--- Material shown ---
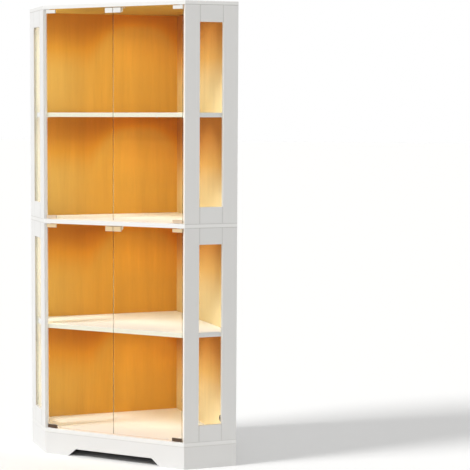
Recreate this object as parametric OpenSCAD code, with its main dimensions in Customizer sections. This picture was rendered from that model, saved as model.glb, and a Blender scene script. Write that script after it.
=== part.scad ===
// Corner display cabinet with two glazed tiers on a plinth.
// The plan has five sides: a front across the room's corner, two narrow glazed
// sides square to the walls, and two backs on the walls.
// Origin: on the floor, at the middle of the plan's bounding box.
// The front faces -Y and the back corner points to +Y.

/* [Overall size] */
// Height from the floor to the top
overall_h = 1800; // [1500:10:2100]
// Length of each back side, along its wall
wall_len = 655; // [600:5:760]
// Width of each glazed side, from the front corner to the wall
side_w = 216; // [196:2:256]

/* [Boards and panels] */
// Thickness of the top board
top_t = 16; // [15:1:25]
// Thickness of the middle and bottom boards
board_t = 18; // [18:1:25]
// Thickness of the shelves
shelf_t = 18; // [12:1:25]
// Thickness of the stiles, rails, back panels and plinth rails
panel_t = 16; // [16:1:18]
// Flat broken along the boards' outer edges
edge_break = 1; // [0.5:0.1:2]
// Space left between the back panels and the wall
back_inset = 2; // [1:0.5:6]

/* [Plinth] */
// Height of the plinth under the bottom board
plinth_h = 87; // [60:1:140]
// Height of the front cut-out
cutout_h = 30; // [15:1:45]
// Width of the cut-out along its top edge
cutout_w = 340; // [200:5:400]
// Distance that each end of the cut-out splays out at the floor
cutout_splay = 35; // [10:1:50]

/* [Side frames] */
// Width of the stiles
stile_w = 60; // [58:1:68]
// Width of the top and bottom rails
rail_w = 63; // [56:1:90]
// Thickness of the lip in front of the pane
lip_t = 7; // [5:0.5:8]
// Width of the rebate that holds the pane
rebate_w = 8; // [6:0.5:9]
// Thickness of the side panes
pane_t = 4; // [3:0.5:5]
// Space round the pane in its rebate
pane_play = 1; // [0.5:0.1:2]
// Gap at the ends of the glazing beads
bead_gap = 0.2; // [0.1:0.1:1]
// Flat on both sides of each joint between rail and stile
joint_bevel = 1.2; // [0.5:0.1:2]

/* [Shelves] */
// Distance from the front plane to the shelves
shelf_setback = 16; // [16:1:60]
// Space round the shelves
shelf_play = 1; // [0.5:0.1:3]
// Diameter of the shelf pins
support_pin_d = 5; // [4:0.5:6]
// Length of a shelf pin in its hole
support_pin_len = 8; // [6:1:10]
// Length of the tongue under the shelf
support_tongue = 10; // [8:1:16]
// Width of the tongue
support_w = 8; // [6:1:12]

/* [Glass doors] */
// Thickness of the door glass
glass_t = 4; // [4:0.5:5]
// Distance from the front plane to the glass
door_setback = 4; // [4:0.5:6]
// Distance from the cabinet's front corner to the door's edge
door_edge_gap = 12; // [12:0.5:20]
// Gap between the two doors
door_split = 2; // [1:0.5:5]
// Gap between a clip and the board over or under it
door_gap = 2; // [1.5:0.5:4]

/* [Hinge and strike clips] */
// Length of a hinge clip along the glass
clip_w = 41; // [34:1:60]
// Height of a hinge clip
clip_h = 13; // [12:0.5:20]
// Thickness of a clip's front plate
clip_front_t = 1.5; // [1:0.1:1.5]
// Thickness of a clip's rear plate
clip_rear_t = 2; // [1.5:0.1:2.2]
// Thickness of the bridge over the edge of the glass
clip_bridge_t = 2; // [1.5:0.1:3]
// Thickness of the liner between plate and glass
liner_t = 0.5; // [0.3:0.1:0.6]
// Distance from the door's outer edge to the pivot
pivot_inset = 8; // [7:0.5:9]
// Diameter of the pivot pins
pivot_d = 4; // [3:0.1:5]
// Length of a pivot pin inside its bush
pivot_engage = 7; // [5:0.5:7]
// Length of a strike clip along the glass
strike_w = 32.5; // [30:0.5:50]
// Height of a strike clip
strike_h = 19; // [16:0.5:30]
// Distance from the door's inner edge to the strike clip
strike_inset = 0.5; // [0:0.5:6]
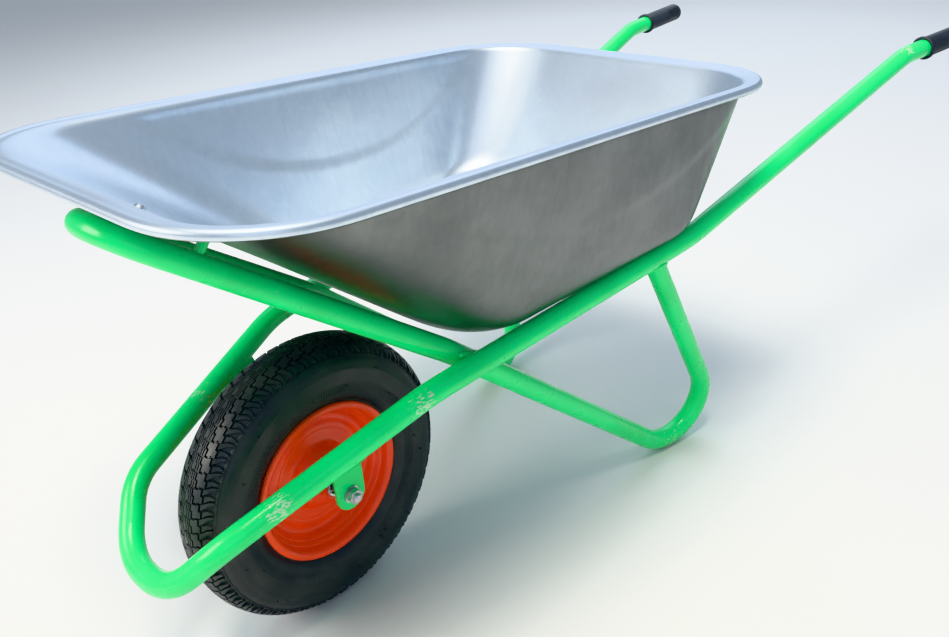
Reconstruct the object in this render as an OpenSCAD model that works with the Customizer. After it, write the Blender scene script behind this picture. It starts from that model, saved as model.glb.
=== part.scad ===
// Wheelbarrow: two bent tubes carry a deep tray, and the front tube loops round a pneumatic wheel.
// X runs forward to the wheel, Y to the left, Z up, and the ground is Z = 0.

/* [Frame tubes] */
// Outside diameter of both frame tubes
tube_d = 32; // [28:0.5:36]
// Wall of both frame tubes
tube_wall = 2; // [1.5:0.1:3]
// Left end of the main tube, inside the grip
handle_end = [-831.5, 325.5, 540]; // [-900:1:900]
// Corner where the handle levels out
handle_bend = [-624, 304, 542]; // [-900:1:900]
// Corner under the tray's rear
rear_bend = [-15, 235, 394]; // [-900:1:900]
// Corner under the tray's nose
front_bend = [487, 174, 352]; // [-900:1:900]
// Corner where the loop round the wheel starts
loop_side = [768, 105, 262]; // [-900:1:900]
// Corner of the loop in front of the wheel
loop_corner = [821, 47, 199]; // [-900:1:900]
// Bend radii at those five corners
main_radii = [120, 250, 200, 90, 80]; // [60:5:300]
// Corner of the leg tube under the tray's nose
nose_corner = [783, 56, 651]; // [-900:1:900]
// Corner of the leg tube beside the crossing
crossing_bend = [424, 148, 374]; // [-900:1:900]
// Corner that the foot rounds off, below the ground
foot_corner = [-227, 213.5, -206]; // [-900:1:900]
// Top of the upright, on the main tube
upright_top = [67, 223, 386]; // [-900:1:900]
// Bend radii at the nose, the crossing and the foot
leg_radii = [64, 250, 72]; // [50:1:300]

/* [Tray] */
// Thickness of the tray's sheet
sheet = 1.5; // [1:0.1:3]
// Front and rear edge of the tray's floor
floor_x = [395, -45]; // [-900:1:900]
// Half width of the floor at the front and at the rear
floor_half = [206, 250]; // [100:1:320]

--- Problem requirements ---
Copy out each record from above, exactly.

--- Output for this exercise ---
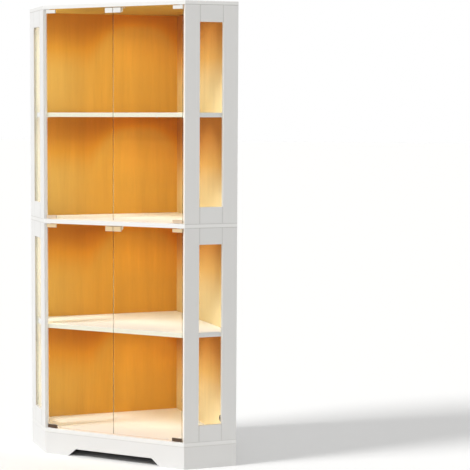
Recreate this object as parametric OpenSCAD code, with its main dimensions in Customizer sections. This picture was rendered from that model, saved as model.glb, and a Blender scene script. Write that script after it.
=== part.scad ===
// Corner display cabinet with two glazed tiers on a plinth.
// The plan has five sides: a front across the room's corner, two narrow glazed
// sides square to the walls, and two backs on the walls.
// Origin: on the floor, at the middle of the plan's bounding box.
// The front faces -Y and the back corner points to +Y.

/* [Overall size] */
// Height from the floor to the top
overall_h = 1800; // [1500:10:2100]
// Length of each back side, along its wall
wall_len = 655; // [600:5:760]
// Width of each glazed side, from the front corner to the wall
side_w = 216; // [196:2:256]

/* [Boards and panels] */
// Thickness of the top board
top_t = 16; // [15:1:25]
// Thickness of the middle and bottom boards
board_t = 18; // [18:1:25]
// Thickness of the shelves
shelf_t = 18; // [12:1:25]
// Thickness of the stiles, rails, back panels and plinth rails
panel_t = 16; // [16:1:18]
// Flat broken along the boards' outer edges
edge_break = 1; // [0.5:0.1:2]
// Space left between the back panels and the wall
back_inset = 2; // [1:0.5:6]

/* [Plinth] */
// Height of the plinth under the bottom board
plinth_h = 87; // [60:1:140]
// Height of the front cut-out
cutout_h = 30; // [15:1:45]
// Width of the cut-out along its top edge
cutout_w = 340; // [200:5:400]
// Distance that each end of the cut-out splays out at the floor
cutout_splay = 35; // [10:1:50]

/* [Side frames] */
// Width of the stiles
stile_w = 60; // [58:1:68]
// Width of the top and bottom rails
rail_w = 63; // [56:1:90]
// Thickness of the lip in front of the pane
lip_t = 7; // [5:0.5:8]
// Width of the rebate that holds the pane
rebate_w = 8; // [6:0.5:9]
// Thickness of the side panes
pane_t = 4; // [3:0.5:5]
// Space round the pane in its rebate
pane_play = 1; // [0.5:0.1:2]
// Gap at the ends of the glazing beads
bead_gap = 0.2; // [0.1:0.1:1]
// Flat on both sides of each joint between rail and stile
joint_bevel = 1.2; // [0.5:0.1:2]

/* [Shelves] */
// Distance from the front plane to the shelves
shelf_setback = 16; // [16:1:60]
// Space round the shelves
shelf_play = 1; // [0.5:0.1:3]
// Diameter of the shelf pins
support_pin_d = 5; // [4:0.5:6]
// Length of a shelf pin in its hole
support_pin_len = 8; // [6:1:10]
// Length of the tongue under the shelf
support_tongue = 10; // [8:1:16]
// Width of the tongue
support_w = 8; // [6:1:12]

/* [Glass doors] */
// Thickness of the door glass
glass_t = 4; // [4:0.5:5]
// Distance from the front plane to the glass
door_setback = 4; // [4:0.5:6]
// Distance from the cabinet's front corner to the door's edge
door_edge_gap = 12; // [12:0.5:20]
// Gap between the two doors
door_split = 2; // [1:0.5:5]
// Gap between a clip and the board over or under it
door_gap = 2; // [1.5:0.5:4]

/* [Hinge and strike clips] */
// Length of a hinge clip along the glass
clip_w = 41; // [34:1:60]
// Height of a hinge clip
clip_h = 13; // [12:0.5:20]
// Thickness of a clip's front plate
clip_front_t = 1.5; // [1:0.1:1.5]
// Thickness of a clip's rear plate
clip_rear_t = 2; // [1.5:0.1:2.2]
// Thickness of the bridge over the edge of the glass
clip_bridge_t = 2; // [1.5:0.1:3]
// Thickness of the liner between plate and glass
liner_t = 0.5; // [0.3:0.1:0.6]
// Distance from the door's outer edge to the pivot
pivot_inset = 8; // [7:0.5:9]
// Diameter of the pivot pins
pivot_d = 4; // [3:0.1:5]
// Length of a pivot pin inside its bush
pivot_engage = 7; // [5:0.5:7]
// Length of a strike clip along the glass
strike_w = 32.5; // [30:0.5:50]
// Height of a strike clip
strike_h = 19; // [16:0.5:30]
// Distance from the door's inner edge to the strike clip
strike_inset = 0.5; // [0:0.5:6]
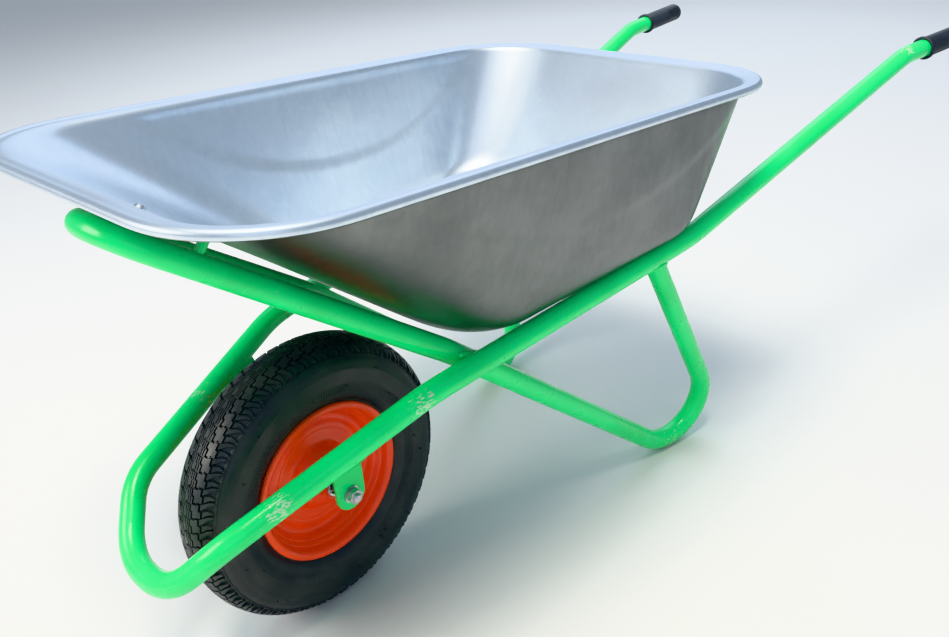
Reconstruct the object in this render as an OpenSCAD model that works with the Customizer. After it, write the Blender scene script behind this picture. It starts from that model, saved as model.glb.
=== part.scad ===
// Wheelbarrow: two bent tubes carry a deep tray, and the front tube loops round a pneumatic wheel.
// X runs forward to the wheel, Y to the left, Z up, and the ground is Z = 0.

/* [Frame tubes] */
// Outside diameter of both frame tubes
tube_d = 32; // [28:0.5:36]
// Wall of both frame tubes
tube_wall = 2; // [1.5:0.1:3]
// Left end of the main tube, inside the grip
handle_end = [-831.5, 325.5, 540]; // [-900:1:900]
// Corner where the handle levels out
handle_bend = [-624, 304, 542]; // [-900:1:900]
// Corner under the tray's rear
rear_bend = [-15, 235, 394]; // [-900:1:900]
// Corner under the tray's nose
front_bend = [487, 174, 352]; // [-900:1:900]
// Corner where the loop round the wheel starts
loop_side = [768, 105, 262]; // [-900:1:900]
// Corner of the loop in front of the wheel
loop_corner = [821, 47, 199]; // [-900:1:900]
// Bend radii at those five corners
main_radii = [120, 250, 200, 90, 80]; // [60:5:300]
// Corner of the leg tube under the tray's nose
nose_corner = [783, 56, 651]; // [-900:1:900]
// Corner of the leg tube beside the crossing
crossing_bend = [424, 148, 374]; // [-900:1:900]
// Corner that the foot rounds off, below the ground
foot_corner = [-227, 213.5, -206]; // [-900:1:900]
// Top of the upright, on the main tube
upright_top = [67, 223, 386]; // [-900:1:900]
// Bend radii at the nose, the crossing and the foot
leg_radii = [64, 250, 72]; // [50:1:300]

/* [Tray] */
// Thickness of the tray's sheet
sheet = 1.5; // [1:0.1:3]
// Front and rear edge of the tray's floor
floor_x = [395, -45]; // [-900:1:900]
// Half width of the floor at the front and at the rear
floor_half = [206, 250]; // [100:1:320]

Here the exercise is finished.